Cooperation in prisoner's dilemma games can usually be sustained only if the game has an infinite horizon. We analyze to what extent the theoretically crucial distinction of finite vs. infinite-horizon games is reflected in the outcomes of a prisoner's dilemma experiment. We compare three different experimental termination rules in four treatments: a known finite end, an unknown end, and two variants with a random termination rule (with a high and with a low continuation probability, where cooperation can occur in a subgame-perfect equilibrium only with the high probability). We find that the termination rules do not significantly affect average cooperation rates. Specifically, employing a random termination rule does not cause significantly more cooperation compared to a known finite horizon, and the continuation probability does not significantly affect average cooperation rates either. However, the termination rules may influence cooperation over time and end-game behavior. Further, the (expected) length of the game significantly increases cooperation rates.

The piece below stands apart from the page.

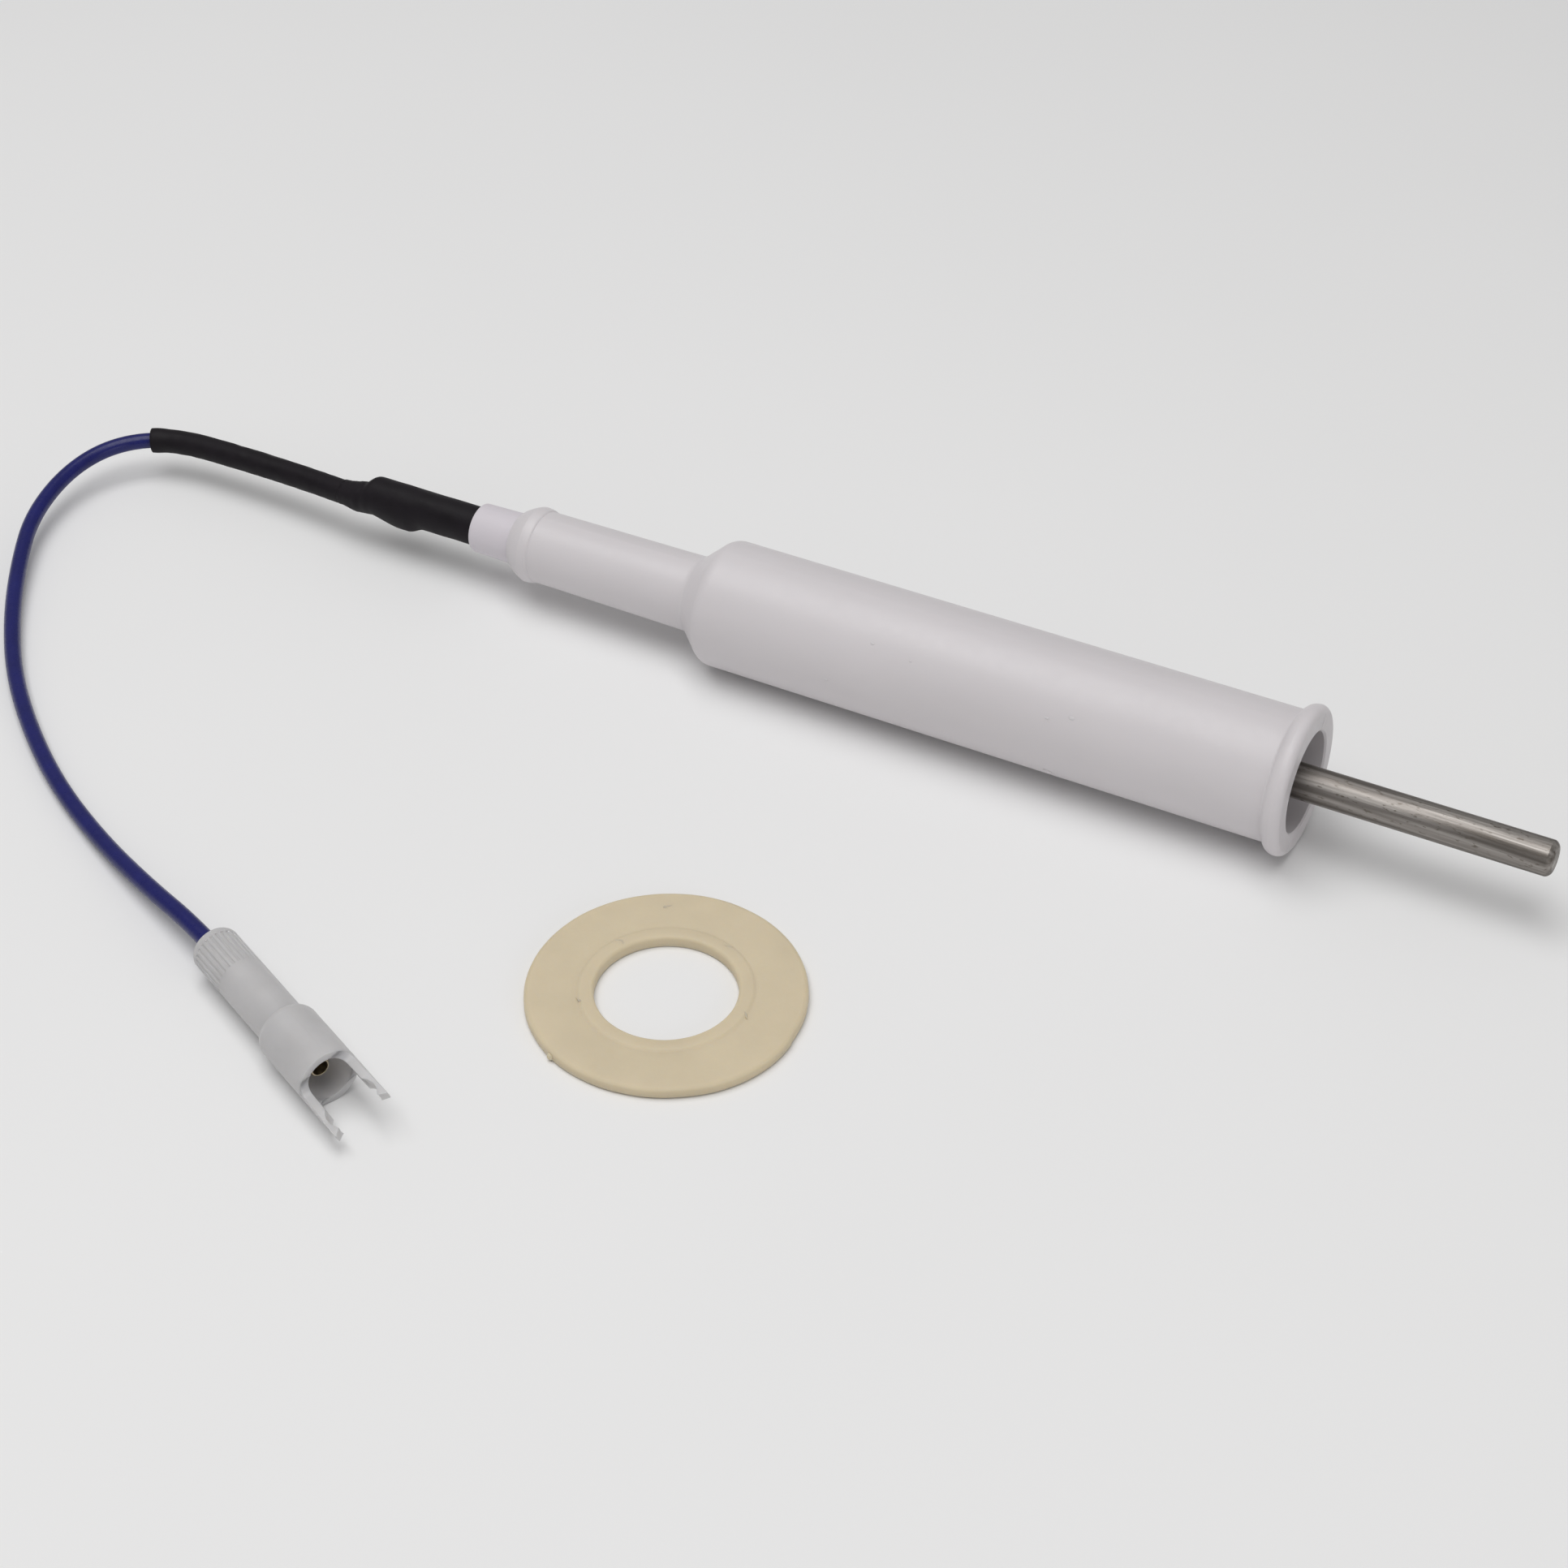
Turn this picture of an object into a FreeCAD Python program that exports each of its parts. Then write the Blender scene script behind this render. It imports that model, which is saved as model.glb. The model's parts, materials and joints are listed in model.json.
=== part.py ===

The results suggest that subjects may need at least some learning opportunities (like repetitions of the supergame) before significant backward induction arguments in finitely repeated game have force.

Suggested Citation

  • Normann, Hans-Theo & Wallace, Brian, 2011. "The impact of the termination rule on cooperation in a prisoner's dilemma experiment," DICE Discussion Papers 19, Heinrich Heine University Düsseldorf, Düsseldorf Institute for Competition Economics (DICE).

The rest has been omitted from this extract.